##### Data to use #####

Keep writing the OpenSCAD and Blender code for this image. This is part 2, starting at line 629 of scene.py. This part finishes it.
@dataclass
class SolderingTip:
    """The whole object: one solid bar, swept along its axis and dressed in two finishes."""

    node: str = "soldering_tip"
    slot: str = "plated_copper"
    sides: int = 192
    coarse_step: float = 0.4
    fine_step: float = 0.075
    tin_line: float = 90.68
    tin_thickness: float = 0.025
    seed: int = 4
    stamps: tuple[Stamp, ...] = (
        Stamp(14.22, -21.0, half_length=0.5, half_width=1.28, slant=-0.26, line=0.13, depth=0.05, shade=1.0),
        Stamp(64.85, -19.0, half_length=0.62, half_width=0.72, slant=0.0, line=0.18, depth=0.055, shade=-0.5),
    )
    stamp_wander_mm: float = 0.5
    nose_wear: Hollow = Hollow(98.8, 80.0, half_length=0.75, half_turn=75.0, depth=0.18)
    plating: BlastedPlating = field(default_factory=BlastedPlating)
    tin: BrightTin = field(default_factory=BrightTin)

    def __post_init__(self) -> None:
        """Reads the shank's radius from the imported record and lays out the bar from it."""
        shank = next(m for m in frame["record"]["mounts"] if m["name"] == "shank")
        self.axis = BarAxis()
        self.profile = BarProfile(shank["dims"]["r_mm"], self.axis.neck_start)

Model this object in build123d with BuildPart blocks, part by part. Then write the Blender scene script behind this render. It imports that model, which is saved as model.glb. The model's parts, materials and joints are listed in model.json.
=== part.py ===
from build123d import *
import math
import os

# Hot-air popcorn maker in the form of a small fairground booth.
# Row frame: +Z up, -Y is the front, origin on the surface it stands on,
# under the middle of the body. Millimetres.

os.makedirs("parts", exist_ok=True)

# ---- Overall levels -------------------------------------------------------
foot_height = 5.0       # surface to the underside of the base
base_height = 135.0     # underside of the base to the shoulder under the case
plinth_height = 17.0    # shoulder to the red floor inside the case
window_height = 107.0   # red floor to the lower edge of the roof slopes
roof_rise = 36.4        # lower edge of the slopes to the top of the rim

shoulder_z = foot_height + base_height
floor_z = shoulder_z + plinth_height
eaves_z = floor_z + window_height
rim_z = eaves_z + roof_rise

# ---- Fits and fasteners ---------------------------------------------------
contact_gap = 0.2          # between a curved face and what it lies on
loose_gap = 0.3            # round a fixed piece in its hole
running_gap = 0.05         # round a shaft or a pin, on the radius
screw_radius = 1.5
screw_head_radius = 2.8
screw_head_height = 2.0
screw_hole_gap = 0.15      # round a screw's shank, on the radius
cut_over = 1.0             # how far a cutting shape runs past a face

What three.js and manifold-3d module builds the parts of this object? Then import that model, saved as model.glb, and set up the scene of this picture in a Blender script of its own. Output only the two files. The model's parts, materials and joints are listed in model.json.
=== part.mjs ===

#####

(Problem requirements):
Keep only the lines from the one containing "What three.js and" to the end of the entries, and repeat them exactly.

(Problem solution):
What three.js and manifold-3d module builds the parts of this object? Then import that model, saved as model.glb, and set up the scene of this picture in a Blender script of its own. Output only the two files. The model's parts, materials and joints are listed in model.json.
=== part.mjs ===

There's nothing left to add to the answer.